BURLING & WHITEHOUSE

The Bowen’s 1891 home was to become the scene of many social and political gatherings. For its design they selected the architectural firm of Burling and Whitehouse.  14 years earlier Edward Burling had designed a home on north Dearborn Street for John DeKoven, Louise’s father.  Burling arrived in Chicago in 1843 at the age of 24 when the population of the city was just over 5,000.  Within a few years he had an established reputation and worked directly for William Ogden, first Mayor of the city and a self-made real estate tycoon.  Unfortunately almost all of Burling’s early work was destroyed in the Chicago Fire in 1871.

In the post fire aftermath he formed a partnership with Dankmar Adler who was later to join forces with Louis Sullivan.  The firm of Burling and Adler lasted only until 1878 after which Burling took on his final partner, Francis M. Whitehouse.  Together they built such well known buildings as the Samuel Nickerson Residence, the Church of the Epiphany on Ashland and Adams, and the Casino as well as the entry gates for the 1893 Columbian Exposition.

HAUNTED HOUSE

The home designed by Burling & Whitehouse was later described by the columnist John Drury as, “suitable to their station but in no way ostentatious.”  In an interview with Mrs. Bowen given late in her life she indicated that, “The site of our house was an old graveyard from which most of the bodies had been removed.  In digging the foundations of our house, however, workmen found numerous bones.  At first we had great difficulty in getting servants because they feared our house was haunted…We insisted on very plain architecture, similar to the Colonial Style.  As this was in contrast to the more pretentious French style then ‘the rage,’ our friends at first thought our house too plain.”

After Mrs. Bowen’s death in 1953 the house was replaced by an apartment building.

ROBERT TODD LINCOLN HOUSE

Robert Todd Lincoln was the eldest son of Abraham Lincoln.  He came to Chicago with his mother and youngest brother in 1865 shortly after the assignation of his father.  After completing his studies at the University of Chicago, Robert became a lawyer in 1867, married, and continued to practice in Chicago where he began to establish connections with the Pullman Company.

He was appointed Secretary of War by President Garfield and served in that capacity from 1881 to 1885.  Ironically and tragically he was an eyewitness to the assassination of President Garfield in 1881.

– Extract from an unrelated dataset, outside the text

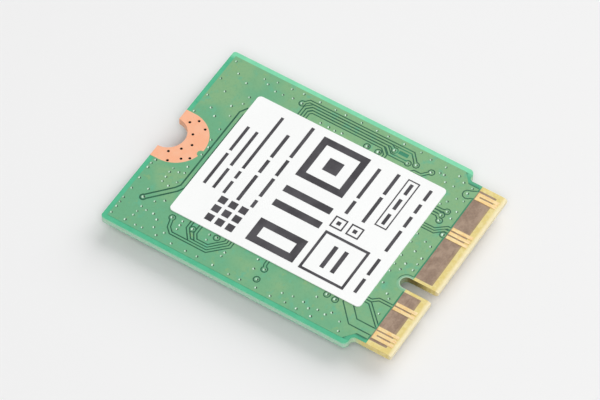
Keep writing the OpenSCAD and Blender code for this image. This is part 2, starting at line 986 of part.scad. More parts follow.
module receptacle_shell(s) {
  out = rec_base_w / 2 + rec_foil;
  color([0.93, 0.8, 0.5])
    on_parts_side([s * receptacle_x, receptacle_y]) {
      translate([0, 0, rec_base_h])
        difference() {
          cylinder(r = receptacle_r, h = receptacle_h - rec_base_h, $fn = arc_fn);
          translate([0, 0, -over])
            cylinder(r = receptacle_r - 0.12, h = 3 * over, $fn = arc_fn);
        }
      for (a = [0, 180])
        rotate([0, 0, a]) {
          translate([rec_base_w / 2, -0.4, 0])
            cube([rec_foil, 0.8, rec_base_h + rec_foil]);
          translate([receptacle_r - 0.06, -0.4, rec_base_h])
            cube([out - receptacle_r + 0.06, 0.8, rec_foil]);
        }
    }
}

module receptacle_pin(s) {
  color([0.93, 0.8, 0.5])
    on_parts_side([s * receptacle_x, receptacle_y]) {
      cylinder(r = rec_pin_r, h = receptacle_h - 0.1, $fn = dot_fn);
      translate([-0.15, -rec_base_w / 2 - rec_foil, 0])
        cube([0.3, rec_base_w / 2 + rec_foil, rec_foil]);
    }
}

module left_receptacle_base() {
  receptacle_base(-1);
}

module left_receptacle_shell() {
  receptacle_shell(-1);
}

module left_receptacle_pin() {
  receptacle_pin(-1);
}

module right_receptacle_base() {
  receptacle_base(1);
}

module right_receptacle_shell() {
  receptacle_shell(1);
}

module right_receptacle_pin() {
  receptacle_pin(1);
}

circuit_board();
ground_plane_label_side();
ground_plane_parts_side();
solder_mask_label_side();
solder_mask_parts_side();
copper_pour_label_side();
screw_pad_label_side();
screw_pad_parts_side();
screw_pad_vias();
power_contacts_label_side();
signal_contacts_label_side();
ground_contact_label_side();
ground_contacts_parts_side();
usb_contacts_parts_side();
bus_contacts_parts_side();
sideband_contacts_parts_side();
label();
label_print();
shield_lid();
shield_frame();
radio_chip();
radio_chip_leads();
thermal_pad();
crystal_case();
crystal_lid();
memory_chip();
regulator_chip();
small_chip_leads();
power_inductors();
power_inductor_ends();
front_end_modules();
front_end_leads();
antenna_filters();
antenna_filter_ends();
capacitors();
capacitor_ends();
resistors();
resistor_ends();
left_receptacle_base();
left_receptacle_shell();
left_receptacle_pin();
right_receptacle_base();
right_receptacle_shell();
right_receptacle_pin();
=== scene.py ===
"""Looks for the small laptop wireless card: materials, tented vias, floor, light and camera.

Places and sizes in materials and vias are in mm of the row frame: X across the card, Y along
it with the screw half hole at +Y and the edge connector at -Y, and Z up. The floor, the lights
and the camera are in metres.
"""
import math
import random

import bpy
from mathutils import Matrix, Vector


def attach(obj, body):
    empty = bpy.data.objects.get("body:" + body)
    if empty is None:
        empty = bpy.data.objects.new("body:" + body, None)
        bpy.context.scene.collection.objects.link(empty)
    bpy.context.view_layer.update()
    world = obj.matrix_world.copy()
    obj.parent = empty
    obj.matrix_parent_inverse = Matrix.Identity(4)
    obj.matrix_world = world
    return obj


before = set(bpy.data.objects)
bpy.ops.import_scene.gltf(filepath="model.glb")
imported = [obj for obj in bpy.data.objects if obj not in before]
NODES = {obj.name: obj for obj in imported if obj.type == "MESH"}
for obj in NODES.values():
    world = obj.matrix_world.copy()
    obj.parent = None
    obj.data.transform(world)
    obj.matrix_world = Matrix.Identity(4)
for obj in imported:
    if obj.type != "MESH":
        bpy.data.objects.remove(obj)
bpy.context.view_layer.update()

MM = 0.001

# Places on the card, as in the part's source
TOP = 2.3                  # label face of the board
UNDER = 1.5                # parts face of the board
END_Y = 15.0               # screw end, on which the half hole is centred
SHOULDER_Y = -11.0         # shoulders beside the tongue
TIP_Y = -15.0              # tip of the tongue
SCREW_R = 1.75             # half hole for the screw
NOTCH_X = -2.625           # centre line of the key notch
NOTCH_R = 0.6              # its half width, and the radius of its round end
NOTCH_ARC_Y = -12.1        # centre of its round end
MARGIN_X = 10.5            # just inside the copper's edge at both sides
MARGIN_Y = 14.5            # just inside the copper's edge at the screw end
MASK_END_Y = -12.2         # last strip of mask before the contacts
WINDOW = (9.2, -4.5)       # clear patch in the copper near the right edge
WINDOW_R = 0.9             # radius of the patch of lighter colour over it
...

In 1887 he worked with his friend Oscar Dudley to establish the Illinois Industrial Training School for Boys, which is now known as the Glenwood Academy.  In 1889 Robert accepted another political appointment, this time from Benjamin Harrison, as U.S. Minister to the United Kingdom.  After completing his service in 1893 he returned to Chicago and built a house at 1234 N. Lake Shore Drive which he and his family occupied for the next 18 years.

SOLON S. BEMAN

Upon his return to Chicago in 1893, Robert developed an even closer relationship with the Pullman Company and upon the death of George Pullman in 1897 Robert became the President of the company, serving in that capacity until his retirement in 1906 whereupon he became the chairman of the board.  It should come as no surprise that Robert chose Solon S. Beman as the architect for his new three-story brick and brownstone home.  (For a brief history of Beman see Blog 3)

Notwithstanding his public service, Robert was a reticent man and eschewed a public life.  The house was described as “plain but dignified” which suited his temperament.  It was demolished in 1959.